Laminating organic photovoltaics onto curved surfaces

Heat-shrinkable technology developed by an all-RIKEN team could allow solar cells and touch sensors to be attached to objects whose shapes make them challenging to laminate¹.

Recent studies have indicated that curved solar-cell panels capture sunlight more efficiently than flat ones on cloudy days. One way to produce curved electronics is with rubber-like substrates, but solar cells on such substrates usually have much lower performance. In contrast, solar cells fabricated on flexible sheets have high efficiency, but can be difficult to attach to curved surfaces —a fact that anyone who has tried to gift wrap a soccer ball can attest to.

Researchers led by Takao Someya of the RIKEN Center for Emergent Matter Science realized that this problem could be overcome using heat-shrinking films, which are commonly used to encapsulate products such as over-the-counter medications. While most electronics are too rigid or fragile to be attached to shrink film, the team specializes in producing ultrathin devices with unique properties.

“When a material becomes thinner, it becomes more flexible—that’s why we can crumple aluminum foil by hand, but can also use aluminum to make bicycles,” explains postdoctoral researcher Steven Rich. “Although we use rigid materials such as metals and plastics, they are three times thinner than a grocery bag and can bend very sharply without breaking.”

Rich and three RIKEN colleagues attached a non-stretchable but flexible polymer sheet to a shrink film, then used microscopy to observe the layered structure during various exposures to heat. These tests revealed that, as the device’s area shrank by up to 70%, the ultrathin sheets relieved the strain of compression by forming tiny wrinkles and folds.

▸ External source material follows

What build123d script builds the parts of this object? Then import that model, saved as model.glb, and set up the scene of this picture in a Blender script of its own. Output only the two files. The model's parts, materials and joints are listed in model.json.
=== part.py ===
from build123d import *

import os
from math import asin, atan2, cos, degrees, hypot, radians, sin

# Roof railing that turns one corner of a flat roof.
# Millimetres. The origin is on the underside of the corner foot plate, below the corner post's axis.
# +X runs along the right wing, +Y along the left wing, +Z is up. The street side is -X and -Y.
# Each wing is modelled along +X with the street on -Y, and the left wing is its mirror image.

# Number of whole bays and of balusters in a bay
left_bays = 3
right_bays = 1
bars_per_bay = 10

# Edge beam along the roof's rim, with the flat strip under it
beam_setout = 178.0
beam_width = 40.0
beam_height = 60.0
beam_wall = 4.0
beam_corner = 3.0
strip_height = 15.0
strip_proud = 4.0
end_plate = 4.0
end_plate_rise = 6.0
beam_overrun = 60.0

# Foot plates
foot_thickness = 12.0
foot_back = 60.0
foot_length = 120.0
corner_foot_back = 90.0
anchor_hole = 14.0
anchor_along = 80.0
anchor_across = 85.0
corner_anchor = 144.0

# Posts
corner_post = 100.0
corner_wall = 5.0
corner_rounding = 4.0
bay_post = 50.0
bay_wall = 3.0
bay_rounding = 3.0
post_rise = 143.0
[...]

By controlling the size of these wrinkles and choosing materials capable of surviving both heat and severe wrinkling, the RIKEN team found they could shrink prefabricated organic photovoltaic modules onto round objects (Fig. 1) as well as ones with sharp angles and irregular curvatures, including plastic rocks and traditional Japanese Daruma dolls.

Although the researchers anticipated that shrinking might damage the photovoltaic components and reduce device performance, the opposite occurred. Experiments indicated that the photonic properties of the shrink-induced wrinkle structures improved light absorption, boosting power conversion efficiencies by up to 17% over planar devices.

The team also used shrink wrapping to laminate the handle of a teacup with an electronic touch sensor—a delicate feat that serves as an example of how this technology could be widely applied. “We could incorporate sensors along with displays, power-generation systems, and transistors to create interactive interfaces,” Rich says.